Matt Reppert: It feels amazing. If the Union are able to pull it off and beat Seattle, it puts us in the category of "Teams that have won a trophy" not to mention it puts us into the CONCACAF Champions League next year.

Seriously, imagine that for a moment, the Union could be competing in the biggest club tournament in North America in 2015 if they can pull it off.

I am nervous about Seattle, if there is one team that takes the Open Cup seriously it is them. But it would be so SATISFYING to beat them because it would shut up the Seattle supporters that act like Soccer was invented in Seattle in 2009. Not to mention that as others have said, it would give us bragging rights over the Red Bulls until the END OF TIME.
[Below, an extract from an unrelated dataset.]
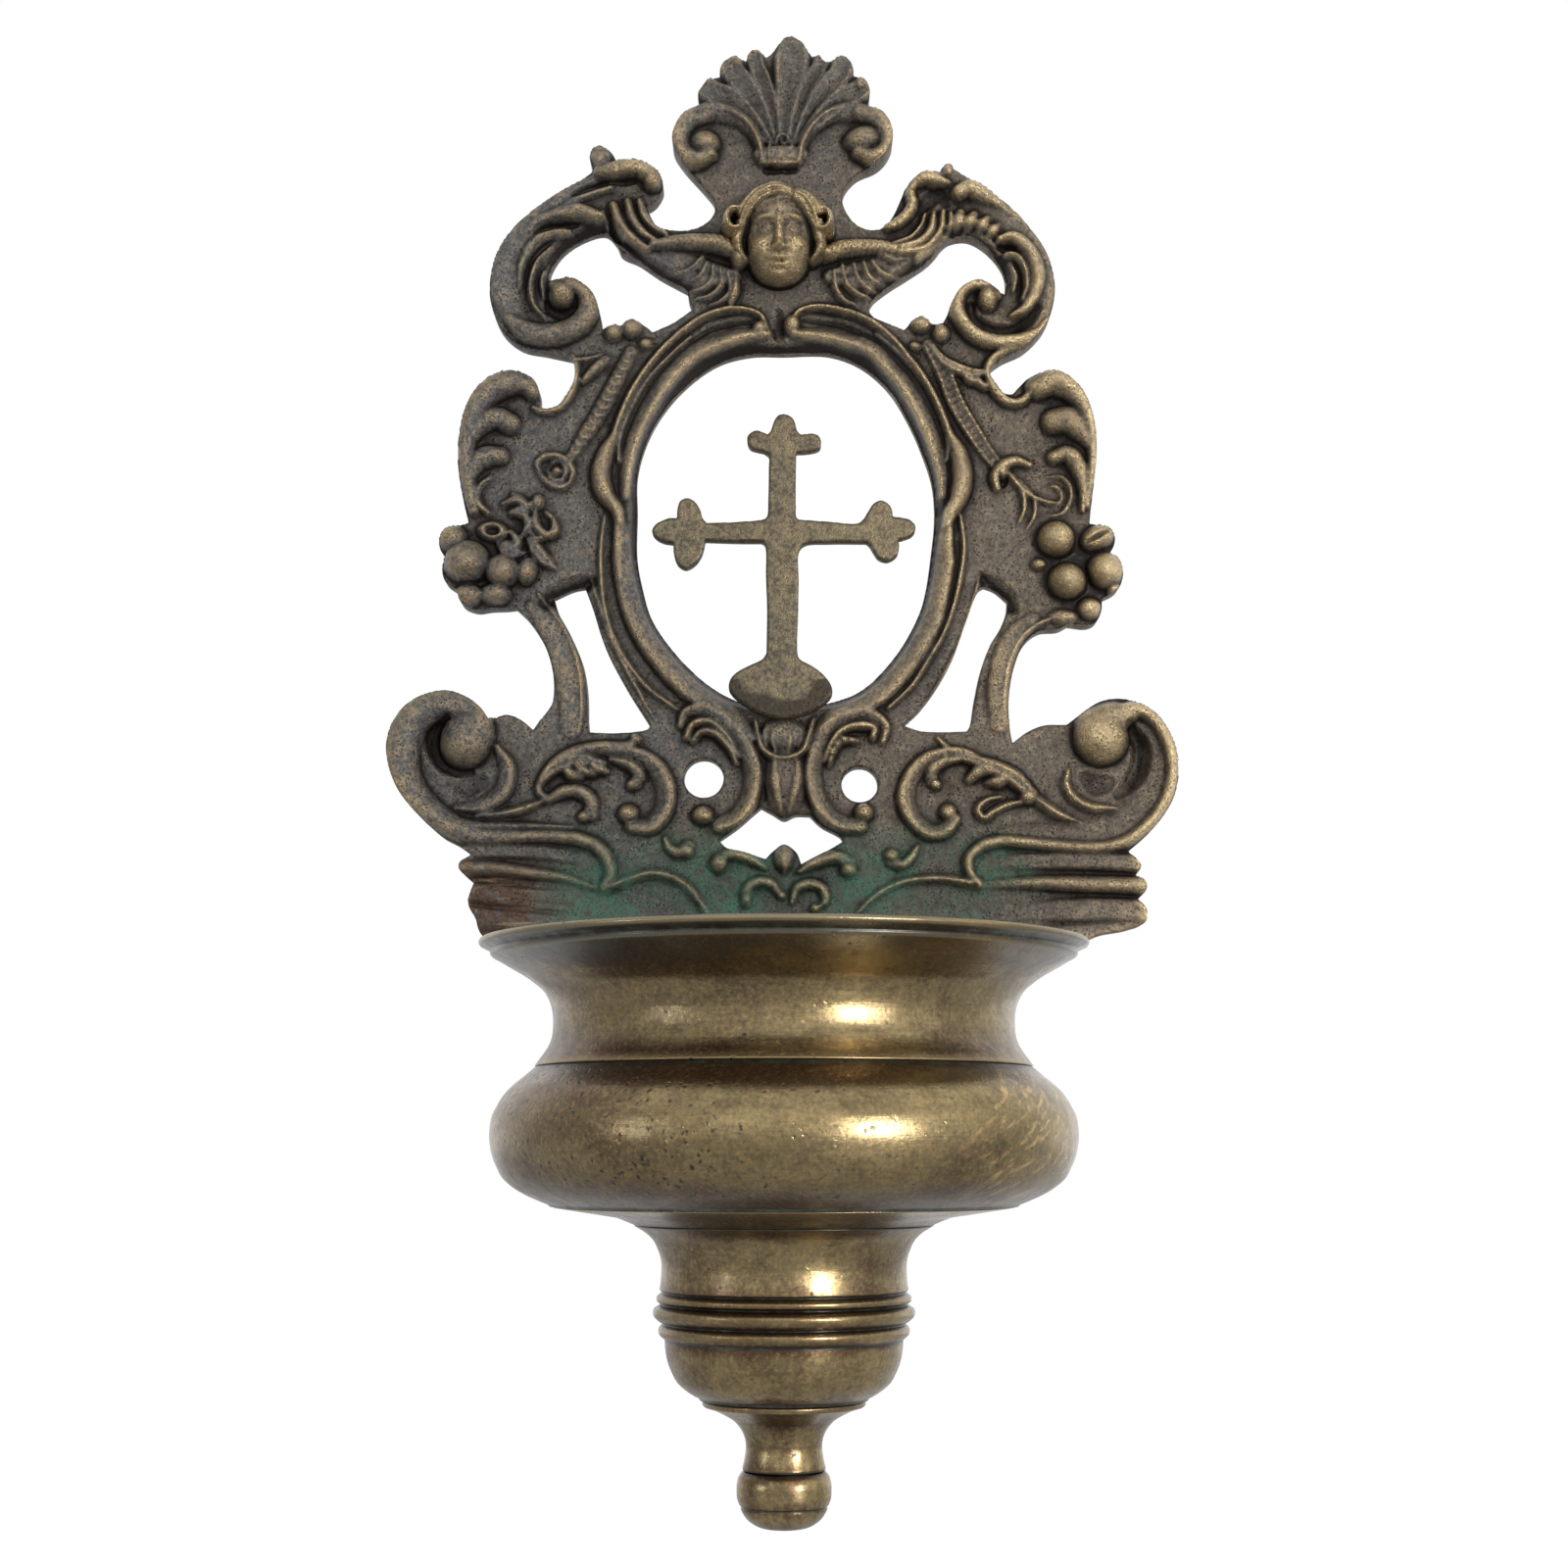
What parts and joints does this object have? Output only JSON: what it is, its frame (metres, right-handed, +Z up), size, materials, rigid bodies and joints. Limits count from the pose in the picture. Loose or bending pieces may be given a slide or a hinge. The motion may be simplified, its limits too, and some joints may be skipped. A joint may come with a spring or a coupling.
{
  "type": "holy water font",
  "caption": "Wall-hung brass holy water font with an openwork cast back plate, an oval with a cross, and a turned basin with a pendant.",
  "frame": {"origin": "on the wall plane, midway between the two screw holes of the back plate", "axes": "+Z up, +X to the right of someone facing the font, +Y into the wall; the front faces -Y"},
  "size_m": [0.1387, 0.0967, 0.2586],
  "materials": {
    "patina": "aged",
    "cross_brass": "satin",
    "turned_brass": "satin",
    "iron": "dull",
    "leather": "matt"
  },
  "bodies": {
    "root": {"back_plate": "patina", "cross": "cross_brass", "basin_collar": "turned_brass", "basin_bulge": "turned_brass", "basin_floor": "turned_brass", "sealing_washer": "leather", "tie_rod_nut": "iron", "tie_rod": "iron", "pendant_body": "turned_brass", "finial_stem": "turned_brass", "finial_knob": "turned_brass", "basin_rivet_left": "turned_brass", "basin_rivet_right": "turned_brass"}
  },
  "joints": []
}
Matt Ralph: I think it's incredible not only that they're in the final but that it's being held at PPL Park. I just hope they can win and that the stadium is full. As great as it would be to win a trophy for a club so early in its history, bragging rights over Red Bulls and Championship League next year would be oh so sweet.

Obviously there are no shortage of thoughts on this game: The importance of the Union playing at home; the Union potentially winning their first trophy just five years into their existence; the opportunity to play in the Champions League; the ability to rub it in the face of the Red Bulls. Um, yeah. A lot of rubbing it in the face of the Red Bulls. So much at stake.

The moment is here Union fans. Savor it. Add some to your morning cup of coffee. Hold its hand and take it for a long walk. Feel it blow through you hair and take some time to roll around with it. Listen to its laughter. The moment will be gone in a brief instant. They don't come often and they don't come without their share of pain - the many heartbreaks from the experiences needed to play in this game. In the end, the moment will turn into a memory. It may bring joy and it may bring sorrow, but it will be the Union's moment for everyone to share.